# START OF STORED DATA

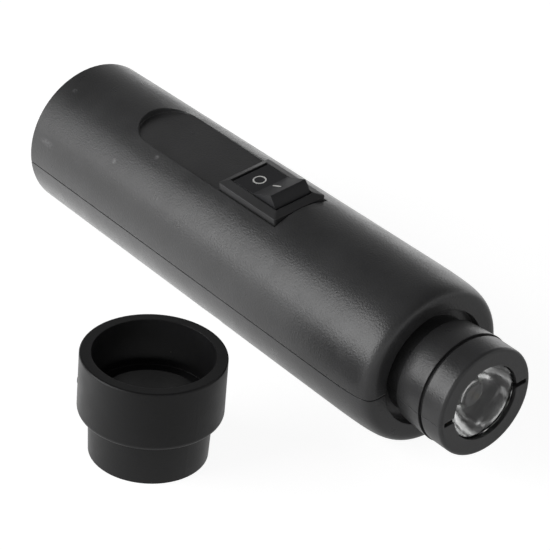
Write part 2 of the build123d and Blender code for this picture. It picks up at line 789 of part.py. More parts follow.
def lens_holder():
    """Cup behind the lens flange: it carries the lens and clamps the board against the neck's step."""
    rear = lens_flange_back - holder_length
    outer = lens_flange_radius + holder_wall / 4
    cup = tube(rear, lens_flange_back, outer, outer - holder_wall)
    return cup + tube(rear, rear + holder_floor, outer - holder_wall / 2, lens_foot_radius + holder_wall)


def led_board():
    """Round circuit board behind the lens."""
    return tube(board_back, board_front, board_radius)


def led_emitter():
    """Surface-mount emitter: square package with a domed window."""
    half = emitter_side / 2
    front = board_front + emitter_base
    package = block((board_front, front), (-half, half), (-half, half))
    dome = Pos(front, 0, 0) * Sphere(emitter_dome_radius)
    return package + (dome & block((board_front, 0), (-half, half), (-half, half)))


def resistor():
    """Axial resistor lying against the back of the board, its bent legs soldered to it."""
    x = board_back - resistor_radius - running_clearance
    body = Pos(x, 0, resistor_height) * Rot(90, 0, 0) * Cylinder(resistor_radius, resistor_length)
    body = fillet(body.edges(), resistor_radius / 3)
    span = resistor_length / 2 + 2 * resistor_radius
    leg_bend = 2 * resistor_leg_radius
    path = FilletPolyline(
        (board_back - running_clearance, -span, resistor_height), (x, -span, resistor_height),
        (x, span, resistor_height), (board_back - running_clearance, span, resistor_height), radius=leg_bend,
    )
    section = Plane(origin=path @ 0, z_dir=path % 0) * Circle(resistor_leg_radius)
    return body + sweep(section, path=path)


def cap_outline():
    """Half outline of the stepped cap: nose, rounded step, cup with its rim, socket and ledge."""
    ledge = cap_height - cap_socket_depth
    step, r = cap_step_level, cap_step_round
    nose = Polyline((cap_nose_bore, 0), (cap_nose_radius, 0), (cap_nose_top_radius, step), (cap_cup_radius - r, step))
    shoulder = CenterArc((cap_cup_radius - r, step + r), r, -90, 90)
    rim = cap_height - cap_rim_round
    side = Line((cap_cup_radius, step + r), (cap_cup_radius, rim))
    lip = CenterArc((cap_cup_radius - cap_rim_round, rim), cap_rim_round, 0, 90)
    socket = Polyline(
        (cap_cup_radius - cap_rim_round, cap_height), (cap_socket_radius, cap_height),
        (cap_socket_radius, ledge), (cap_nose_bore, ledge), (cap_nose_bore, 0),
    )
    return make_face(nose + shoulder + side + lip + socket)


def candling_cap():
    """Loose push-on cap: its wide socket fits the nose ring, its narrow end lets out a smaller beam."""
    return revolve(Plane.XZ * cap_outline(), Axis.Z)


def lamp_placement():
    """Roll the lamp about its beam, tip it onto the line that its tapered body rests on, lift it."""
    tip = radians(tip_angle)
    lift = front_radius * cos(tip) - shoulder_start * sin(tip)
    return Pos(0, 0, lift) * Rot(0, -tip_angle, 0) * Rot(lamp_roll, 0, 0)


def make_nodes():
    """Every piece by name, the lamp's as it lies and the cap where it stands."""
    wires = leads()
    right, left, lower = (cell_centres[name] for name in ("right", "left", "lower"))
    rear_plate = rear_contact_face - contact_thickness
    lamp = {
        "upper_shell": upper_shell(),
        "lower_shell": lower_shell(),
        "shell_screws": shell_screws(),
        "battery_door": battery_door(),
        "cell_right": cell("right", cell_facing["right"]),
        "cell_left": cell("left", cell_facing["left"]),
        "cell_lower": cell("lower", cell_facing["lower"]),
        "rear_contact_carrier": rear_contact_carrier(),
        "rear_bridge_contact": contact_plate(rear_plate, contact_thickness, right, lower),
        "rear_end_contact": contact_plate(rear_plate, contact_thickness, left, tab=(0, lead_level)),
        "front_contact_carrier": front_contact_carrier(),
        "front_bridge_contact": contact_plate(front_contact_face, contact_thickness, left, right),
        "front_end_contact": contact_plate(front_contact_face, contact_thickness, lower),
        "contact_springs": contact_springs(),
        "switch_housing": switch_housing(),
        "common_terminal": common_terminal(),
        "load_terminal": load_terminal(),
        "contact_arm": contact_arm(),
        "rocker": rocker(),
        "rocker_plunger": rocker_plunger(),
        "plunger_spring": plunger_spring(),
        "lens": lens(),
        "lens_holder": lens_holder(),
        "led_board": led_board(),
        "led_emitter": led_emitter(),
        "resistor": resistor(),
        "lead_cells_to_board": wires[0],
        "lead_cells_to_switch": wires[1],
        "lead_switch_to_board": wires[2],
    }
    placement = lamp_placement()
    placed = {name: placement * solid for name, solid in lamp.items()}
    placed["candling_cap"] = Pos(cap_along, cap_across, 0) * candling_cap()
    return placed


def footprint_centre(placed):
    """Middle of the whole assembly's footprint on the surface, and the level of its lowest point."""
    boxes = [solid.bounding_box() for solid in placed.values()]
    low = [min(getattr(box.min, axis) for box in boxes) for axis in "XYZ"]
    high = [max(getattr(box.max, axis) for box in boxes) for axis in "XYZ"]
    return (low[0] + high[0]) / 2, (low[1] + high[1]) / 2, low[2]


def main():
    """Write one STEP file for each piece, centred over the footprint."""
    os.makedirs("parts", exist_ok=True)
    placed = make_nodes()
    x, y, z = footprint_centre(placed)
    print("centre shift", round(-x, 4), round(-y, 4), round(-z, 4))
    for name, solid in placed.items():
        export_step(Pos(-x, -y, -z) * solid, f"parts/{name}.step")


main()
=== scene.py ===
"""Looks of a battery egg candling lamp that lies on a pale floor with its loose cap beside it.

Every length is in metres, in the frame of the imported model. The lamp's own frame has +X along the beam with
the front face at x = 0 and +Z towards the switch; LampPlacement carries points from it to where the lamp lies.
"""

import json
import logging
from dataclasses import dataclass, field, replace
from enum import Enum
from math import cos, pi, radians, sin, tan

import bmesh
import bpy
import numpy as np
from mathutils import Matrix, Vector

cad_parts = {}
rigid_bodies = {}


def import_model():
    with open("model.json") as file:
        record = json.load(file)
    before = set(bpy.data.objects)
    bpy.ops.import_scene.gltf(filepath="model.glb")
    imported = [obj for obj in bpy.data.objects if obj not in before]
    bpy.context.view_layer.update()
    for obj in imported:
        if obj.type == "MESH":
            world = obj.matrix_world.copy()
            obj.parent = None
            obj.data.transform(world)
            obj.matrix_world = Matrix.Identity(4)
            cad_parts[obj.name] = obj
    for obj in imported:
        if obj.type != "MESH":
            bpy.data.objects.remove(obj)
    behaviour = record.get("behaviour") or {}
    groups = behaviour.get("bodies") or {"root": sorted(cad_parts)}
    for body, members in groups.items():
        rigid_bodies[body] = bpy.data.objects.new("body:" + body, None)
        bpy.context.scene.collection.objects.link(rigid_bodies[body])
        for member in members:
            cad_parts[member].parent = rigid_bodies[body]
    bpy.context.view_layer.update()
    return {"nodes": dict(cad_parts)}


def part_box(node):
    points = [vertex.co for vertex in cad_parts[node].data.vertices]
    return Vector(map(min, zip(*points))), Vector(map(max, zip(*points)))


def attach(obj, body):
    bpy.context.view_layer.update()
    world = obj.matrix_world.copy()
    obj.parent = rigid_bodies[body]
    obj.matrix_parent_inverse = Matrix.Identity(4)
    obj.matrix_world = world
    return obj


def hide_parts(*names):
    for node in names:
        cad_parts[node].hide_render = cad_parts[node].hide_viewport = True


log = logging.getLogger("candling_lamp")

MM = 0.001
MERGE = 0.0001 * MM
RGB = tuple[float, float, float]
Socket = bpy.types.NodeSocket


def clear_scene() -> None:
    """Remove whatever the empty start-up scene holds."""
    for leftover in list(bpy.data.objects):
        bpy.data.objects.remove(leftover)


clear_scene()
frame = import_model()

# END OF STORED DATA

### THE PROBLEM
Transcribe, word for word, every line from the line with "0) * candling_cap()" to the line with "obj.parent = None", inclusive, and output nothing else.

### RESULT OF THIS EXERCISE
    placed["candling_cap"] = Pos(cap_along, cap_across, 0) * candling_cap()
    return placed


def footprint_centre(placed):
    """Middle of the whole assembly's footprint on the surface, and the level of its lowest point."""
    boxes = [solid.bounding_box() for solid in placed.values()]
    low = [min(getattr(box.min, axis) for box in boxes) for axis in "XYZ"]
    high = [max(getattr(box.max, axis) for box in boxes) for axis in "XYZ"]
    return (low[0] + high[0]) / 2, (low[1] + high[1]) / 2, low[2]


def main():
    """Write one STEP file for each piece, centred over the footprint."""
    os.makedirs("parts", exist_ok=True)
    placed = make_nodes()
    x, y, z = footprint_centre(placed)
    print("centre shift", round(-x, 4), round(-y, 4), round(-z, 4))
    for name, solid in placed.items():
        export_step(Pos(-x, -y, -z) * solid, f"parts/{name}.step")


main()
=== scene.py ===
"""Looks of a battery egg candling lamp that lies on a pale floor with its loose cap beside it.

Every length is in metres, in the frame of the imported model. The lamp's own frame has +X along the beam with
the front face at x = 0 and +Z towards the switch; LampPlacement carries points from it to where the lamp lies.
"""

import json
import logging
from dataclasses import dataclass, field, replace
from enum import Enum
from math import cos, pi, radians, sin, tan

import bmesh
import bpy
import numpy as np
from mathutils import Matrix, Vector

cad_parts = {}
rigid_bodies = {}


def import_model():
    with open("model.json") as file:
        record = json.load(file)
    before = set(bpy.data.objects)
    bpy.ops.import_scene.gltf(filepath="model.glb")
    imported = [obj for obj in bpy.data.objects if obj not in before]
    bpy.context.view_layer.update()
    for obj in imported:
        if obj.type == "MESH":
            world = obj.matrix_world.copy()
            obj.parent = None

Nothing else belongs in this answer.